The White Sox’ “problems at the ticket booth are not being helped by a lack of winning baseball at U.S. Cellular Field this season,” according to Bruce Levine of ESPN CHICAGO. After about a quarter of the season, the White Sox are “on pace to draw 1.62 million fans, which would be the fewest since 1999 when they drew 1.349 million.” The team last season “barely surpassed 2-million mark in attendance,” making it the “third straight year that figure dropped.” A source said that the “major problem for the marketing department … is the lack of interest shown by the southwest and northwest suburban fan base.” The central city fan “typically shows up at the ballpark.” The White Sox have drawn “more than 2 million fans every season since 2005.” As part of the organization’s agreement with the Illinois Sports Authority, which operates the ballpark, the White Sox “do not start paying any rent until they draw 1.6 million in attendance.” After they reach that number, the rent “goes up incrementally for every 100,000 that show up” (ESPNCHICAGO.com, 5/23).
The CFL Winnipeg Blue Bombers announced the club's major corporate sponsors for the '12 season, split between two levels of partnership. Along with stadium naming-rights holder Investors Group, building partners include Labatt Breweries, Pepsi, MTS, Rona, Pizza Hotline, Nissan, Manitoba Public Insurance and Recycle Everywhere. Major partners of the team include the Winnipeg Free Press, Subway Restaurants, PMA Canada, Tim Hortons, BFI, Purolato, the Winnipeg Sun, Old Dutch and MBNA Canada (Blue Bombers). Blue Bombers President & CEO Garth Buchko said, “Our sponsorships are at the highest level they’ve ever been. They’ve already exceeded last year’s sponsorships for the entire year, which was our best year ever.” He added, “We have seen some attrition from some sponsors who’ve cut back. I think we’ve maybe lost two or three sponsors in total. But we’ve had a significant number of new sponsors who’ve come on and increased their spending levels quite a bit” (WINNIPEG FREE PRESS, 5/24). In Winnipeg, Kirk Penton noted the team’s commitment to its sponsors “hasn’t been this transparent for some time and maybe ever.” The Blue Bombers were “expected to get a sponsorship boost because of Investors Group Field, but some felt they would lose that edge when it was revealed the park wouldn’t be ready” for the start of the ’12 season. A few sponsors “pulled their support because of the delay, but Buchko expect them to be back” in ’13. Buchko said, “I would say 95 percent have stuck with us for their original sponsorship commitment” (WINNIPEG SUN, 5/24).

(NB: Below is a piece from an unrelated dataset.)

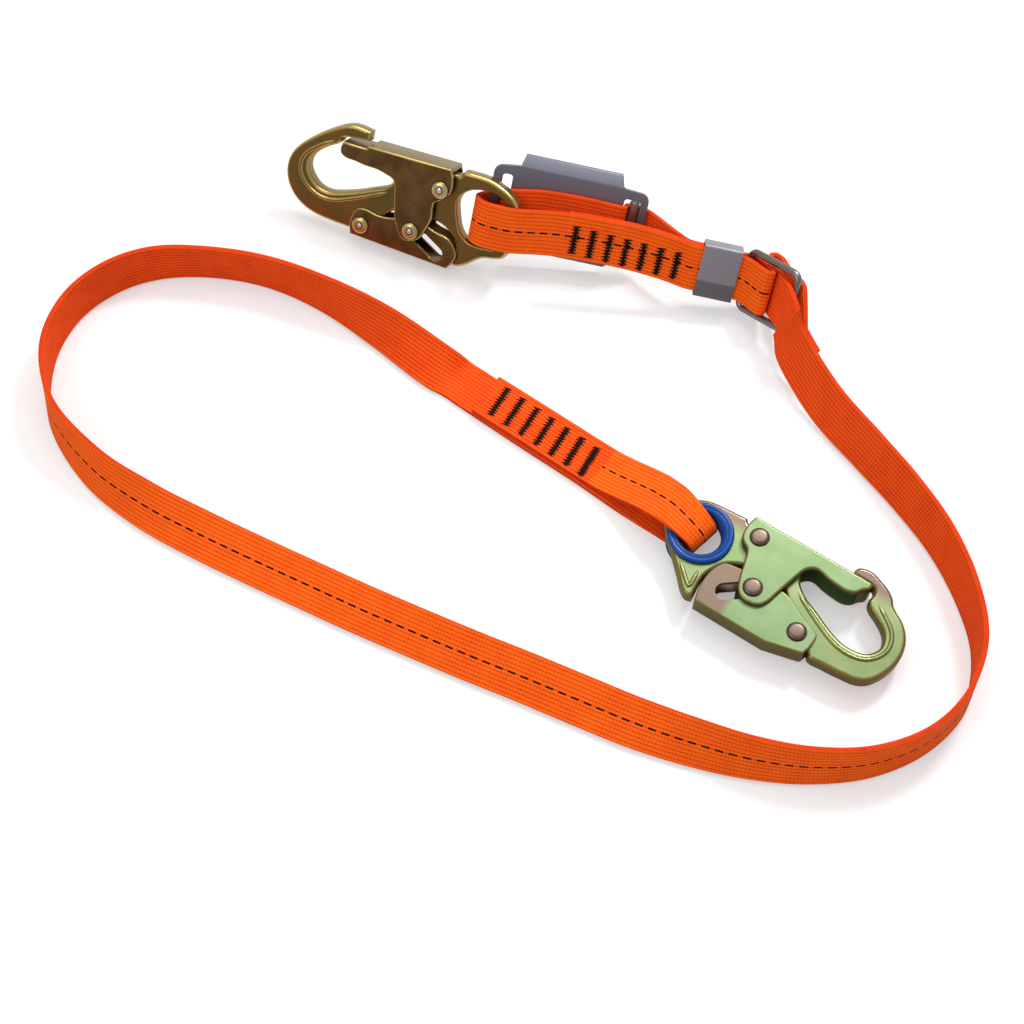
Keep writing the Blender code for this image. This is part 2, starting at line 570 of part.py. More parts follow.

In St. Louis, Jeremy Rutherford writes the question going around the Blues organization is whether team President of Hockey Operations John Davidson “will continue to grow” with the club. New Blues Owner Tom Stillman “is [in] the middle of determining the structure of the Blues' front office, and despite the fact that Davidson just finished the first year of a four-year contract, there are no assurances he will remain with the team.” Rutherford notes Davidson has a "window" in his deal, which “triggered when the ownership change took place and opened for an unspecified limited time, allowing him to seek employment outside of the organization.” There are reports that Davidson “has spoken with Calgary,” but he “flatly rejected the speculation as untrue” (ST. LOUIS POST-DISPATCH, 5/25).
SEEKING STABILITY: In Phoenix, Sarah McLellan writes the “sideshow that’s evolved without an owner" is a factor and could impact players’ decisions to stay with the Coyotes. And with the “scrutiny surrounding prospective owner Greg Jamison and the likelihood that he acquires the team at its peak, the buffer is fading.” Coyotes LW Ray Whitney, who is eligible for free agency after this season, said, "I don't want to go through another year and be a doormat in the league where you don't have ownership and people to stand up for you" (ARIZONA REPUBLIC, 5/25).
SHAKE IT UP: Lakers GM Mitch Kupchak said that he “still relishes his job with the Lakers and intends to be back calling the shots next season rather than inquire about one of the general manager vacancies around the league.” Kupchak: “If I weren't here, (Lakers owner) Dr. (Jerry) Buss would probably get 50 phone calls from present and former GMs that would love to have this job. That's because it's the best job in the league." Kupchak said that a “shakeup is in store for the franchise.” ESPN L.A.'s Dave McMenamin noted, “Nearly half the Lakers roster is set to become free agents this offseason, accounting for the entire bench, except” G Steve Blake (ESPNLA.com, 5/23).
TELL IT TO THE JUDGE: In Toronto, Rick Westhead writes the Blue Jays are “accusing a former top executive of breaking a confidentiality agreement by discussing the team’s financial and attendance records with the media after he was fired.” The Blue Jays “made the claim against” former VP/Ticket Sales & Service Patrick Elster in court documents in a lawsuit filed in Ontario Superior Court. Elster is “suing the club for $135,000 for breaching the terms of his severance agreement.” He worked for the team from December ‘03 until June '08. The Blue Jays also "want Elster to pay $300,000 for breaking his confidentiality agreement" (TORONTO STAR, 5/25).